Underwriting checklist for NPL investments Europe
Macro & policy: Assume no rapid rate tailwind; model base-case cash flows with stable policy rates and longer workout durations.
Collateral stratification: Segment by CRE type (prime vs non-prime), micro-location and asset liquidity; reflect bid-ask rigidity and time-to-exit.
Borrower segment: SMEs and consumer buckets are more cyclical; test arrears sensitivity and recovery curves.
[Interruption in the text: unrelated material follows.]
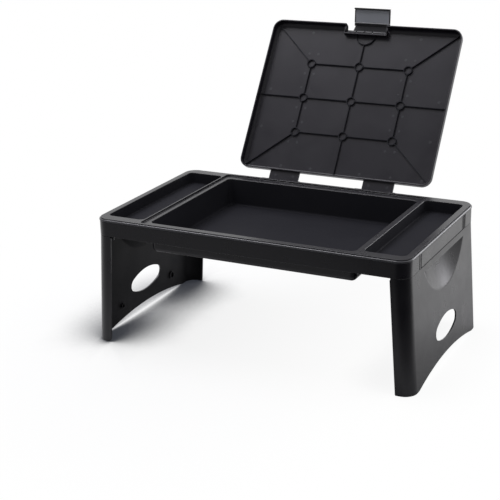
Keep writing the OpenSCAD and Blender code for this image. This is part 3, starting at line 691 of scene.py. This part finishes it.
# The legs' outsides are the tray's satin finish, and their insides are the matte core side.
leg_plastic = moulded_black("satin black polypropylene, legs", "141319", 0.30, 0.8)
pivot = Matrix.Translation((PIVOT_X, 0, PIVOT_Z))
lean = pivot @ Matrix.Rotation(-SPLAY, 4, "Y") @ pivot.inverted()
piece("right_leg_shell", leg_mesh(), [leg_plastic, core_plastic], "right_leg",
      lean, bevel=0.3)
piece("left_leg_shell", leg_mesh(), [leg_plastic, core_plastic], "left_leg",
      Matrix.Rotation(math.pi, 4, "Z") @ lean, bevel=0.3)

# The pins: drawn and zinc-plated steel rod, cut to length with chamfered ends and pushed home.
# Plating leaves a clear grey metal with fine drawn marks.
PIN_CHAMFER = 0.35
pin_steel = bpy.data.materials.new("zinc-plated steel")
pin_steel.use_nodes = True
tree = pin_steel.node_tree
shader = tree.nodes["Principled BSDF"]
shader.inputs["Metallic"].default_value = 1.0
place = add_node(tree, "ShaderNodeTexCoord")
long_marks = add_node(tree, "ShaderNodeMapping", {"Scale": (60, 3000, 3000)},
                      {"Vector": place.outputs["Object"]})
marks = add_node(tree, "ShaderNodeTexNoise", {"Scale": 1.0, "Detail": 3.0},
                 {"Vector": long_marks.outputs["Vector"]})
clouds = add_node(tree, "ShaderNodeTexNoise", {"Scale": 400.0, "Detail": 3.0},
                  {"Vector": place.outputs["Object"]})
plating = add_node(tree, "ShaderNodeMix", {"data_type": "RGBA", 6: srgb("B4B6B8"), 7: srgb("C9CACB")},
                   {0: clouds.outputs["Fac"]})
drawn = add_node(tree, "ShaderNodeMapRange", {"To Min": 0.24, "To Max": 0.4},
                 {"Value": marks.outputs["Fac"]})
relief = add_node(tree, "ShaderNodeBump", {"Strength": 0.3, "Distance": 0.00002},
                  {"Height": marks.outputs["Fac"]})
tree.links.new(plating.outputs[2], shader.inputs["Base Color"])
tree.links.new(drawn.outputs["Result"], shader.inputs["Roughness"])
tree.links.new(relief.outputs["Normal"], shader.inputs["Normal"])


def pin_mesh(radius, axis, middle, start, end):
    """A round pin with chamfered ends along an axis; the middle is its place across that axis."""
    bm = bmesh.new()
    rings = []
    for r, place in ((radius - PIN_CHAMFER, start), (radius, start + PIN_CHAMFER),
                     (radius, end - PIN_CHAMFER), (radius - PIN_CHAMFER, end)):
        ring = [list(point) for point in circle(r, middle, 32)]
        for point in ring:
            point.insert(axis, place)
        rings.append(ring)
    made = loft(bm, rings)
    bm.faces.new(made[0])
    bm.faces.new(made[-1])
    return bm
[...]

Supervisors have warned about pockets of vulnerability.
Servicer alignment: Tight KPIs, fee ladders linked to gross recoveries and time-to-cash; include step-in rights. (Best practice consistent with Commission guidance).
Structure & hedging: SPV terms that protect liquidity (reserve mechanics, PDL triggers), interest-rate and basis hedges for senior notes, and FX if cross-border. (Market practice under current policy settings).
Where we see value in NPL investments Europe in 2H-2025
Secondary trades of seasoned portfolios where servicers under-delivered vs business plans—scope for repricing and operational alpha. (Trend consistent with European NPL monitors.)
Mixed SME/CRE pools in markets showing CRE weakness but improving household credit—better diversification and upside from asset management.
Structured finance overlays: mezzanine and junior tranches with tight protections where recovery visibility is improving, and private credit sleeves to accelerate workouts. (Aligned with market commentary on alternative capital flows.)
FAQ
What drives NPL investments Europe in 2025? Stable NPL stock, rising cost of risk, and CRE-linked distress—plus selective investor appetite for structured solutions.
How do ECB rates affect NPL investments Europe? The June cut helped, but an expected pause caps the benefit. Deal models should assume stable funding costs and prioritise earlier cash in waterfalls.
Which sectors are most sensitive for NPL investments Europe? Commercial real estate and parts of manufacturing; household credit is steadier in many markets.